30/06/06

O bico ao prego

Vasco Pulido Valente decide escrever sobre futebol. Vou repetir: Vasco Pulido Valente - como muitos dos que estão a ler este texto sabem - decide escrever sobre futebol. E o que ele tem a dizer sobre o assunto? Mal. Ah, admiro a coragem deste homem. Na última página do Público, lá está a palavrinha mágica a saltar aos olhos de um qualquer leitor imprevisto. Futebol. E o que ele diz sobre o assunto? Bem, reparem nas contradições: acha o desporto "muito chato" e não consegue justificar o tempo que perde com ele. Antes que se faça qualquer associação livre ao tema do cinema português, ele prossegue. Diz que lhe é indiferente que Portugal ganhe ou perca. Irrita-se com o estendal montado das bandeiras, com o Marcelo, com o circo mediático. Mas vê. Não perdeu mais de meia dúzia de jogos, o que acaba por ser mais do que aquilo que a maioria dos que se dizem amadores da coisa vêem - falo de mim, claro, o problema dos jogos em canal codificado é inultrapassável; nada de urros em locais públicos, cheiro de courato frito ou sambinha dos brasileiros a cada finta, passe ou traque de Ronaldinho e C.ª. E, imagine-se, Vasco Pulido Valente resigna-se à pressão da "atmosfera" e confessa que não lhe interessa ficar à parte do entusiasmo universal. Esperem! Li bem? O último dos gauleses sai da trincheira e junta-se ao Império? O amargo, pessimista, cínico vedor das causas da decadência dos povos lusos concilia-se com o mundo e abraça calorosamente os milhões que javardamente celebram o vazio do espectáculo futebolístico? É esta a razão? Para cavalgar a onda? Um desporto, repito, "muito chato", que não vale o tempo que se perde com ele? Pacheco Pereira, se estivesse morto, estaria neste momento a dar voltas na tumba. Só nos resta então o historiador ubíquo, pobres de nós, só nos resta ele. Aprisionado na sua implacável farda de intelectual blasé de inspiração saxónica e liberal, vociferando para o resto de nós (Pulido Valente incluído) o quão ignóbeis somos. Baixos. Medíocres. Indignos da cabeça gigantesca que o encima.
O que Vasco Pulido Valente tem a dizer sobre o futebol? Mal, apesar de passar horas em frente ao aparelho a ver os jogos do Mundial. A ver o pré, o durante e o pós desafio, as nauseantes reportagens televisivas, as inacreditáveis entrevistas aos jogadores, técnicos, apanha-bolas, populares de garrafão de vinho tinto às costas, aos empregados de restauração e às camisolas dos jogadores, às mulheres e aos bifes que vão ser consumidos pela comitiva - "então, acha que o jogador que está prestes a ingeri-lo tem hipótese de jogar no Sábado?" "e depois da digestão feita, vai assistir ao jogo?".

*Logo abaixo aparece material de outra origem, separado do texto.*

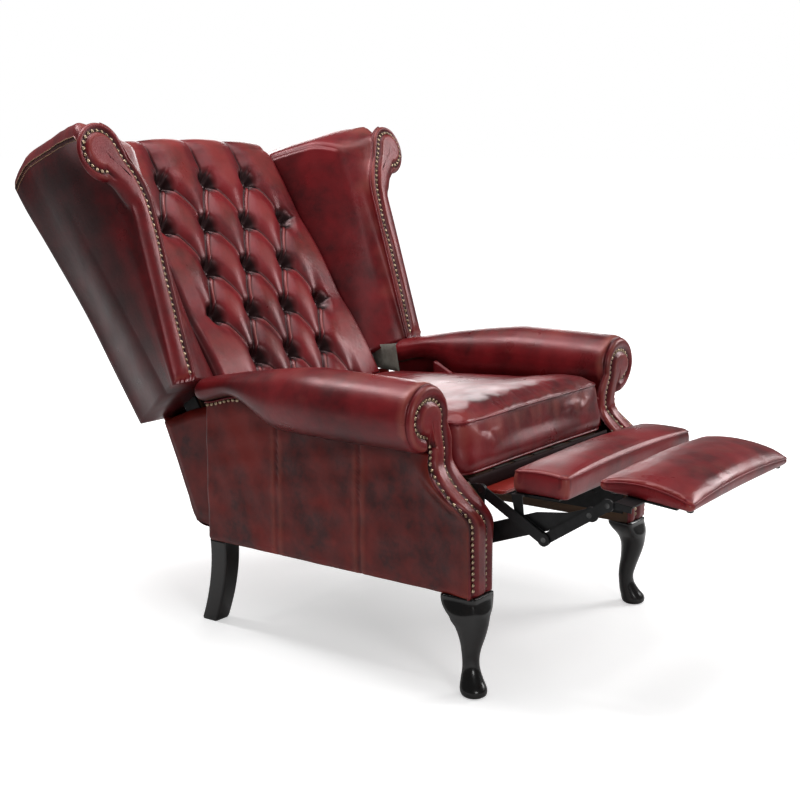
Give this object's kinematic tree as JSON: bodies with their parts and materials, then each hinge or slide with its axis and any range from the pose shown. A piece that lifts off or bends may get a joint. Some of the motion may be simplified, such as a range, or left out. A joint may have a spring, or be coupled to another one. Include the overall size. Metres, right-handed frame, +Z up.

Enfim, safam-se as bicadas em Marcelo - como comentador de futebol um cruzamento entre Gabriel Alves e o Horácio Caramelo que nos fala de Ontário, no Canadá - e fica a faltar a referência menos velada ao achado que foi convidar o Dr. Paulo Portas para escrever sobre futebol. Bem, se formos a ver bem as coisas, faz algum sentido o convite do... (nem sei bem em que pasquim Portas escreve). Coerente com a pose postiça de Portas na vida, um pouco como a falsa tartaruga de sopa de Lewis Carrol; falso jornalista de direita, falso liberal, depois falso conservador, falso líder de um partido católico, falso católico, falso político populista, falso ministro de Estado, cabelo falso, bronzeado falso, dentes falsos, falso membro do PP na reserva, falso comentador neutro de televisão. O último degrau na escada deve ser o que acede directamente ao comentário futebolístico, imagino. A um passo do elevador que desce a grande velocidade ao oitavo círculo do inferno, aquele que acolhe com prazer quem já só consegue viver da imagem na televisão ou no espelho, o político feito de vidro baço e vácuo, quase nada.
Ah, Dr. Vasco Pulido Valente, se não fosse o gozo que me dá ler as suas crónicas e os seus livros de História, escreveria um texto a dizer mal de si, juro que o faria. Mas respeito-o. Respeito.